MEXICOCITY (Reuters) – Mexican President Andres Manuel Lopez Obrador said on Monday he had ordered his foreign minister to seek a pact with the United States, Canada and other nations in support of a development plan for Central America to control immigration.

Lopez Obrador said U.S. President Donald Trump had made a commitment for U.S. investment in Central America and Mexico, and had shown interest in his push for economic development over security aid, but that the next step was to sign an agreement.

“We no longer want cooperation for security forces. We don’t want the Merida plan, we don’t want helicopters mounted with machine guns. We want cooperation for development,” said Lopez Obrador, reiterating his view that only economic development will tackle the root causes of immigration.

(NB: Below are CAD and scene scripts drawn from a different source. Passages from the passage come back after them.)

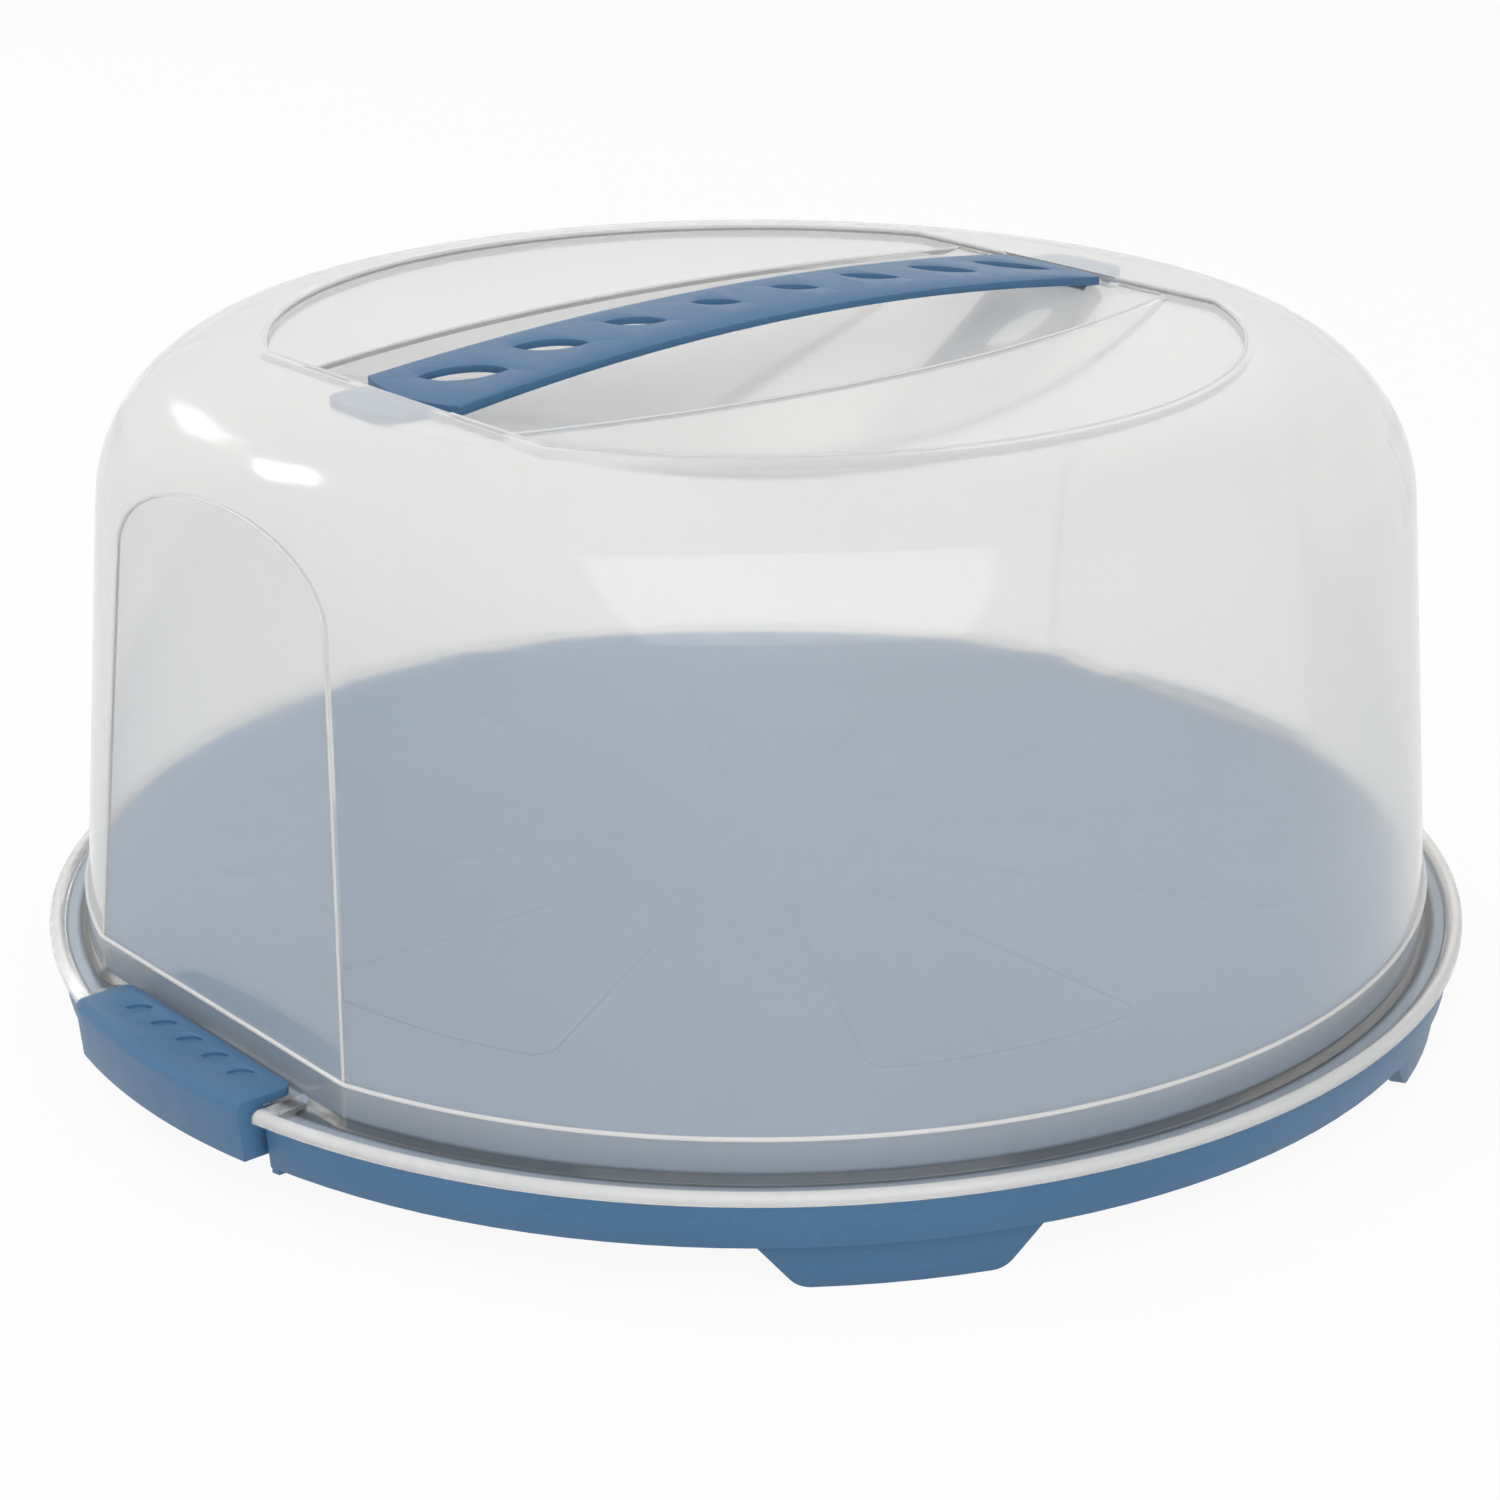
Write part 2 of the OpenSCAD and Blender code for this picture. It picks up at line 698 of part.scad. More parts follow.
module clip() {
    low_r = clip_r - clip_lean - clip_wall;
    color("steelblue") difference() {
        intersection() {
            rotate_extrude() clip_section();
            union() {
                difference() {
                    cylinder(r = clip_r + 1, h = clip_top_z + 1);
                    rotate_extrude()
                        polygon([[0, clip_low_z - 1], [low_r, clip_low_z - 1],
                                 [clip_r - clip_wall, clip_under_z], [0, clip_under_z]]);
                }
                clip_cheeks();
            }
            linear_extrude(clip_top_z + 5) clip_face();
        }
        translate([pin_x, 0, pin_z]) rotate([90, 0, 0])
            cylinder(d = pin_d + 2 * pin_clear, h = clip_len + 2, center = true);
        for (i = [0:dimple_count - 1])
            translate([dimple_x, (i - (dimple_count - 1) / 2) * dimple_pitch, clip_top_z - dimple_depth])
                rotate(dimple_angle) linear_extrude(2) lens(dimple_len, dimple_len / 2);
    }
}

module clip_right() {
    clip();
}

module clip_left() {
    rotate(180) clip();
}

module hinge_pin() {
    color("slategray") translate([pin_x, 0, pin_z]) rotate([90, 0, 0])
        cylinder(d = pin_d, h = clip_len, center = true);
}

module hinge_pin_right() {
    hinge_pin();
}

module hinge_pin_left() {
    rotate(180) hinge_pin();
}

tray_plate();
tray_skirt();
hood();
hood_rim_front();
hood_rim_rear();
hood_seat_left();
hood_seat_right();
carry_handle();
clip_left();
clip_right();
hinge_pin_left();
hinge_pin_right();
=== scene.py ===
"""Round cake carrier with a frosted lift-off hood, dressed for rendering.

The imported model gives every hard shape. This script joins the hood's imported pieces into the
one moulding that is seen, adds its fine moulded lips, softens the edges of the blue mouldings,
gives every piece its finish, and sets up a plain studio with the camera where the photograph
was taken from.
"""

import json
import logging
import math
from dataclasses import dataclass, field
from enum import Enum

import bmesh
import bpy
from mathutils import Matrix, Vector

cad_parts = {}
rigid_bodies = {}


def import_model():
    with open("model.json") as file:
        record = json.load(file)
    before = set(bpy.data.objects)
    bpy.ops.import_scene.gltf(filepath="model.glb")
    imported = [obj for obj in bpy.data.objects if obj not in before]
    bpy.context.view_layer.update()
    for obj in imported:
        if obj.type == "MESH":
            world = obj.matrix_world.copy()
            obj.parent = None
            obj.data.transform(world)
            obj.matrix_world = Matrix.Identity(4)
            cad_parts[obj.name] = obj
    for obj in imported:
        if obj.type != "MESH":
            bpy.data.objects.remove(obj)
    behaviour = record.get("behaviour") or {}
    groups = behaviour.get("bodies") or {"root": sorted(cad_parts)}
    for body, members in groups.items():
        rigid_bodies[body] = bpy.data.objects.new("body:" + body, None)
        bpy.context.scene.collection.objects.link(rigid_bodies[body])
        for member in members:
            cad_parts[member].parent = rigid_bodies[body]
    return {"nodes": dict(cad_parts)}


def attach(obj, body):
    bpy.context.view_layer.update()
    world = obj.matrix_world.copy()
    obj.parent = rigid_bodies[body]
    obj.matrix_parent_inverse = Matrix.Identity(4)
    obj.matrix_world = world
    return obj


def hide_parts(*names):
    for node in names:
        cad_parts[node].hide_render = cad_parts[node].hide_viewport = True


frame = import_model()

LOG = logging.getLogger("cake_carrier")
MM = 0.001
WELD = 1e-6  # corners closer than this, in metres, are one
FLAT_ANGLE = 0.4  # faces that meet at less than this, in degrees, are one before rounding
BEVEL_ANGLE = 40.0  # edges sharper than this, in degrees, are rounded


def ring_arc(radius: float, limit: float, turn: float, steps: int) -> list[tuple[float, float]]:
    """Points along half a circle about the carrier's axis, cut short at both ends.

    Args:
        radius: Radius of the arc, mm.
        limit: Angle left out at each end, radians.
        turn: 0 for the rear half, pi for the front one.
        steps: Number of steps along the arc.

    Returns:
        Each point's x and y, mm.
    """
    angles = [turn + limit + (math.pi - 2 * limit) * i / steps for i in range(steps + 1)]
    return [(radius * math.cos(a), radius * math.sin(a)) for a in angles]


def mm(*values: float) -> tuple[float, ...]:
    """Lengths in millimetres as metres."""
    return tuple(v * MM for v in values)


class Body(Enum):
    """The rigid bodies of the carrier that pieces ride on."""

    BASE = "base"
    HOOD = "hood"
    CLIP_LEFT = "clip_left"
    CLIP_RIGHT = "clip_right"


class Slot(Enum):
    """Material slots of the record."""

    HOOD = "hood_plastic"
    BLUE = "blue_plastic"
    PIN = "pin_plastic"


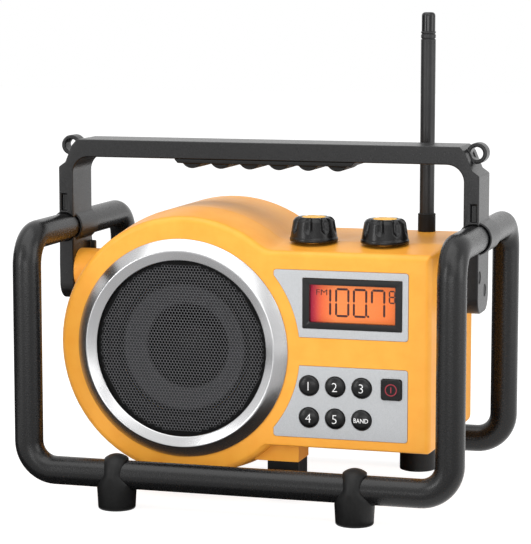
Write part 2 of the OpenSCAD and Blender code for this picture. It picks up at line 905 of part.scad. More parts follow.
module button_board() {
    color(BOARD) slab(board_front, board_front + board_t)
        rounded([button_x - board_edge, button_z - row_pitch - board_edge],
            [power_place[0] + board_edge, button_z + board_edge], 1);
}

module button_switches() {
    color(STEEL) for (p = all_buttons) difference() {
        slab(switch_top, board_front) translate(p - [switch_w / 2, switch_w / 2]) square(switch_w);
        rod_y(p[0], p[1], stem_r + gap, switch_top - 1, stem_end + button_travel + gap);
    }
}

// ---- Knobs and controls ----

cap_r = knob_r - 8.6;
hub_low = 4.6;

module knob(x) {
    inner = knob_r - 2.6;
    flutes = 8;
    color("#242424") translate([x, knob_y, knob_z]) difference() {
        rotate_extrude() polygon([
            [shaft_d / 2 + run_gap, hub_low], [seat_r, hub_low],
            [seat_r, knob_h - 4], [inner - 2, knob_h - 4], [inner, 0],
            [knob_r - 0.4, 0], [knob_r, 0.6], [knob_r, 2], [knob_r - 0.5, 2.6],
            [knob_r - 2.4, knob_h - 2.4], [knob_r - 3.2, knob_h - 0.9], [knob_r - 4.6, knob_h],
            [cap_r + 0.1, knob_h], [cap_r + 0.1, knob_h - 1], [0, knob_h - 1],
            [0, knob_h - 3], [shaft_d / 2 + run_gap, knob_h - 3]
        ]);
        for (k = [0:flutes - 1]) rotate([0, 0, (k + 0.5) * 360 / flutes]) translate([knob_r + 0.5, 0, 8])
            rotate([0, -12, 0]) {
                cylinder(r = 2.6, h = knob_h, $fn = 32);
                sphere(r = 2.6, $fn = 32);
            }
    }
}

module knob_cap(x) {
    color(YELLOW) rod_z(x, knob_y, cap_r, knob_z + knob_h - 1, knob_z + knob_h + 0.2);
}

module shaft(x) {
    color(STEEL) rod_z(x, knob_y, shaft_d / 2, pot_top - 6, knob_z + knob_h - 3.2);
}

module volume_knob() knob(knob_x[0]);
module tuning_knob() knob(knob_x[1]);
module volume_knob_cap() knob_cap(knob_x[0]);
module tuning_knob_cap() knob_cap(knob_x[1]);
module volume_shaft() shaft(knob_x[0]);
module tuning_shaft() shaft(knob_x[1]);

// A threaded bushing over a control's body, bored for its shaft
module control(x) {
    difference() {
        union() {
            children();
            rod_z(x, knob_y, bushing_r, pot_top - bite, knob_z + hub_low - 1);
        }
        rod_z(x, knob_y, shaft_d / 2 + run_gap, pot_top - 6.3, knob_z + hub_low);
    }
}

module volume_pot() {
    x = knob_x[0];
    color(STEEL) control(x) {
        rod_z(x, knob_y, 8.5, pot_top - 9, pot_top);
        block([x - 6, knob_y + 6, pot_top - 8], [x + 6, knob_y + 13, pot_top - 6.5]);
    }
}

module tuning_encoder() {
    x = knob_x[1];
    color(STEEL) control(x) block([x - 7, knob_y - 7, pot_top - 8], [x + 7, knob_y + 7, pot_top]);
}

module control_nuts() {
    color(STEEL) for (x = knob_x) difference() {
        translate([x, knob_y, seat_top]) cylinder(r = seat_r - 0.1, h = 2.2, $fn = 6);
        rod_z(x, knob_y, bushing_r + run_gap, seat_top - 1, seat_top + 4);
    }
}

// ---- Boards inside ----

module main_board() {
    color(BOARD) slab(main_y, main_y + board_t) square_between(main_low, main_high);
}

module square_between(low, high) {
    translate(low) square(high - low);
}

module board_components() {
    size = main_high - main_low;
    can_r = size[0] * 0.05;
    cans = [[0.15, 0.16], [0.31, 0.16], [0.45, 0.16], [0.61, 0.16], [0.15, 0.8]];
    chips = [
        [[0.26, 0.32], [0.57, 0.52]],
        [[0.63, 0.34], [0.87, 0.48]],
        [[0.3, 0.64], [0.74, 0.91]],
        [[0.09, 0.34], [0.17, 0.57]]
    ];
    chip_h = size[0] * 0.035;
    color("#4a4d52") {
        for (c = cans)
            translate([c[0] * size[0], 0, c[1] * size[1]])
                rod_y(main_low[0], main_low[1], can_r, main_y - 2.6 * can_r, main_y);
        for (c = chips) slab(main_y - chip_h, main_y) square_between(
            main_low + [c[0][0] * size[0], c[0][1] * size[1]],
            main_low + [c[1][0] * size[0], c[1][1] * size[1]]
        );
    }
}

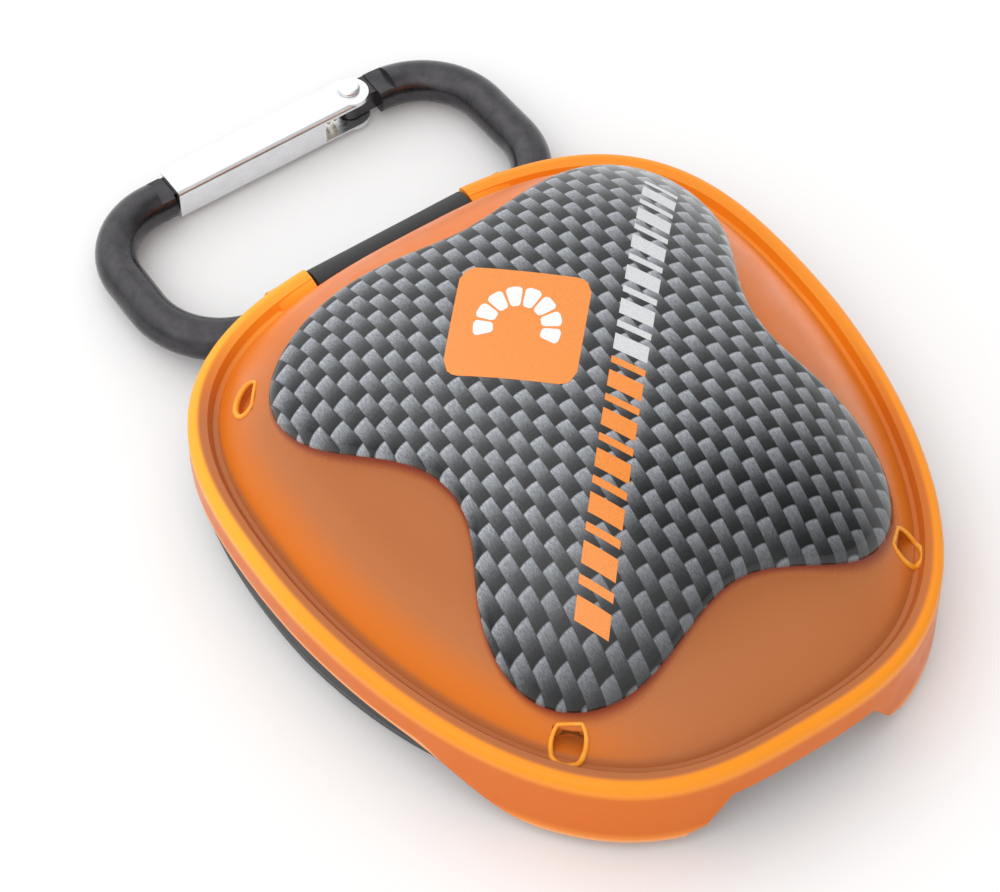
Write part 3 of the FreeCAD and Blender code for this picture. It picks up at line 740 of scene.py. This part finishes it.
def make_world():
    """A soft white surround, brighter behind on the right, high on the left and low in front."""
    world = bpy.data.worlds.new("studio")
    world.use_nodes = True
    tree = world.node_tree
    place = tree.nodes.new("ShaderNodeTexCoord")
    total = WORLD_BASE
    for toward, begin, end, strength in WORLD_LOBES:
        dot = tree.nodes.new("ShaderNodeVectorMath")
        dot.operation = "DOT_PRODUCT"
        dot.inputs[1].default_value = Vector(toward).normalized()
        tree.links.new(place.outputs["Generated"], dot.inputs[0])
        level = tree.nodes.new("ShaderNodeMapRange")
        level.interpolation_type = "SMOOTHSTEP"
        tree.links.new(dot.outputs["Value"], level.inputs[0])
        for socket, value in zip(list(level.inputs)[1:5], (begin, end, 0.0, strength)):
            socket.default_value = value
        add = tree.nodes.new("ShaderNodeMath")
        tree.links.new(level.outputs[0], add.inputs[0])
        if isinstance(total, float):
            add.inputs[1].default_value = total
        else:
            tree.links.new(total, add.inputs[1])
        total = add.outputs[0]
    background = tree.nodes["Background"]
    background.inputs["Color"].default_value = (1.0, 1.0, 1.0, 1.0)
    tree.links.new(total, background.inputs["Strength"])
    bpy.context.scene.world = world


def make_stage():
    """Pale floor and soft light."""
    r = Recipe("pale_floor", Roughness=0.9)
    r.set(Base_Color=r.mix(r.noise(0.004, 2.0), (0.86, 0.86, 0.86), (0.89, 0.89, 0.89)))
    corners = [(x * FLOOR_HALF, y * FLOOR_HALF, 0) for x, y in ((-1, -1), (1, -1), (1, 1), (-1, 1))]
    floor = make_mesh("floor", corners, [(0, 1, 2, 3)], r.material, smooth=False)
    make_world()
    light = bpy.data.lights.new("key", "SUN")
    light.energy = KEY_STRENGTH
    light.angle = math.radians(KEY_SPREAD)
    lamp = bpy.data.objects.new("key", light)
    lamp.rotation_euler = Vector(KEY_FROM).to_track_quat("Z", "Y").to_euler()
    bpy.context.scene.collection.objects.link(lamp)
    bpy.context.scene.view_settings.view_transform = "Standard"


LENS, SENSOR = 149.3, 36.0
CAMERA_DISTANCE, CAMERA_AZIMUTH, CAMERA_ELEVATION = 0.54926, -35.81, 54.12
CAMERA_CENTRE, CAMERA_AIM = (0, 0.0034, 0.015), (-0.00756, 0.00885, 0.015)


def make_camera():
    """Long-lens view from the front left, looking down at about 54 degrees."""
    azimuth, elevation = math.radians(CAMERA_AZIMUTH), math.radians(CAMERA_ELEVATION)
    back = Vector((math.sin(azimuth) * math.cos(elevation), -math.cos(azimuth) * math.cos(elevation),
                   math.sin(elevation)))
    camera = bpy.data.objects.new("camera", bpy.data.cameras.new("camera"))
    camera.data.lens = LENS
    camera.data.sensor_width = SENSOR
    camera.location = Vector(CAMERA_CENTRE) + back * CAMERA_DISTANCE
    camera.rotation_euler = (Vector(CAMERA_AIM) - camera.location).to_track_quat("-Z", "Y").to_euler()
    bpy.context.scene.collection.objects.link(camera)
    bpy.context.scene.camera = camera


make_stage()
make_camera()
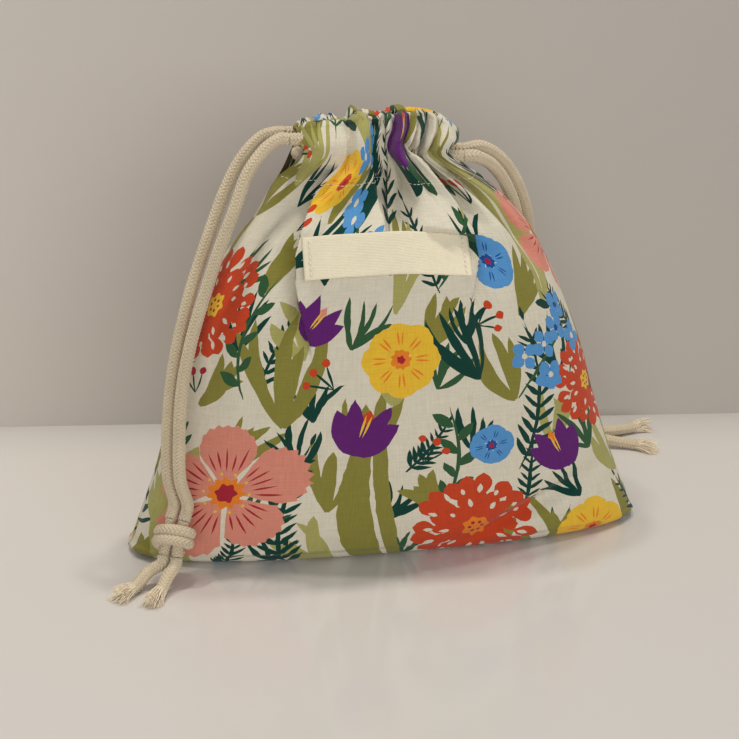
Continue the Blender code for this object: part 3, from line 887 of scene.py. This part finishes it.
def floral(seed, side):
    """The whole design, laid out over one panel. The back has it upside down."""
    design = Print(seed)

    def at(place):
        u, v = place
        return np.array([u, v if side > 0 else DESIGN_HEIGHT - v], float)

    def heading(degrees):
        return math.radians(degrees * side)

    undergrowth(design)
    for start, bend, end, width, colour in LEAVES:
        design.broad_leaf(at(start), at(bend), at(end), width, colour)
    for root, reach, count, spread, degrees, colour, width in TUFTS:
        design.grass(at(root), reach, count, spread, heading(degrees), colour, width)
    for draw, sprigs in ((design.fern, FERNS), (design.leafy_stem, STEMS)):
        for start, bend, end, count, length, colour in sprigs:
            draw(at(start), at(bend), at(end), count, length, colour)
    for draw, flowers in ((design.poppy, POPPIES), (design.zinnia, ZINNIAS), (design.cosmos, COSMOS)):
        for place, *rest in flowers:
            draw(at(place), *rest)
    for place, size, degrees, lining in CROCUSES:
        design.crocus(at(place), size, heading(degrees), lining)
    for start, end, bend, size, count in BELLFLOWERS:
        design.bellflowers(at(start), at(end), np.array(bend), size, count)
    for place, degrees in BERRIES:
        design.berries(at(place), heading(degrees), "crimson" if degrees % 20 else "coral")
    return [(DESIGN_MIDDLE + (points - DESIGN_MIDDLE) * DESIGN_SCALE, ink) for points, ink in design.shapes]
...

Lopez Obrador has said he wants the United States to ditch the Merida Initiative that deploys millions of dollars for security programs in Mexico in favour of more development assistance.

However, Trump earlier this year ordered an end to U.S. aid to Central America over rising numbers of immigrants. He threatened to impose tariffs if Mexico does not do more to stop the flow of mostly Central Americans reaching the U.S. southern border, the biggest wave in a decade.

Foreign Minister Marcelo Ebrard said in December that Washington was committing $5.8 billion to development in Central America and increasing public and private investment in Mexico via the Overseas Private Investment Corporation by $4.8 billion.

In a partial rollback of the aid cut last week, U.S. Attorney General William Barr said Washington would continue funding police forces in El Salvador, Guatemala and Honduras.